The New York Times is reporting that two potential vaccines against the virus from Oxford University and the Chinese company CanSino have triggered immune responses in hundreds of humans without dangerous side effects. The news was published on Monday in the British medical journal, The Lancet.
The results are the most promising indication yet of progress toward a vaccine that could end the pandemic.
A third potential vaccine, from the American biotechnology company Moderna, has also elicited immune responses in 45 people who have received it, according to a study released last week.
All three potential vaccines are now moving into larger tests, known as Phase III trials, aiming to show their effectiveness at preventing the diseases.
The Oxford vaccine, which is being produced in partnership with the British-Swiss drug giant AstraZeneca, is already in large Phase III tests in Britain, Brazil and South Africa.
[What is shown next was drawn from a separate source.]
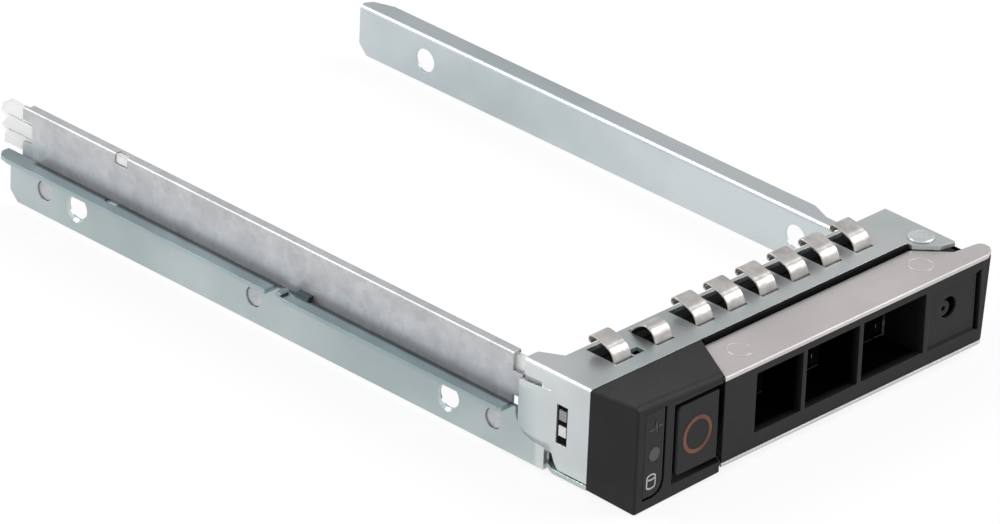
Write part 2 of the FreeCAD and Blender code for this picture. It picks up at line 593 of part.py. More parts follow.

Another Phase III test involving 30,000 participants in the United States is set to begin next week, along with a parallel test of the Moderna vaccine. The CanSino vaccine has also passed safety tests and is heading for an efficacy trial in Brazil.
“Seeing these responses means that people should be optimistic that this vaccine will be useful,” said Prof. Adrian Hill of Oxford, one of the scientists developing the vaccine. “But there is no guarantee until you have shown efficacy in humans because you can’t know what you don’t know.”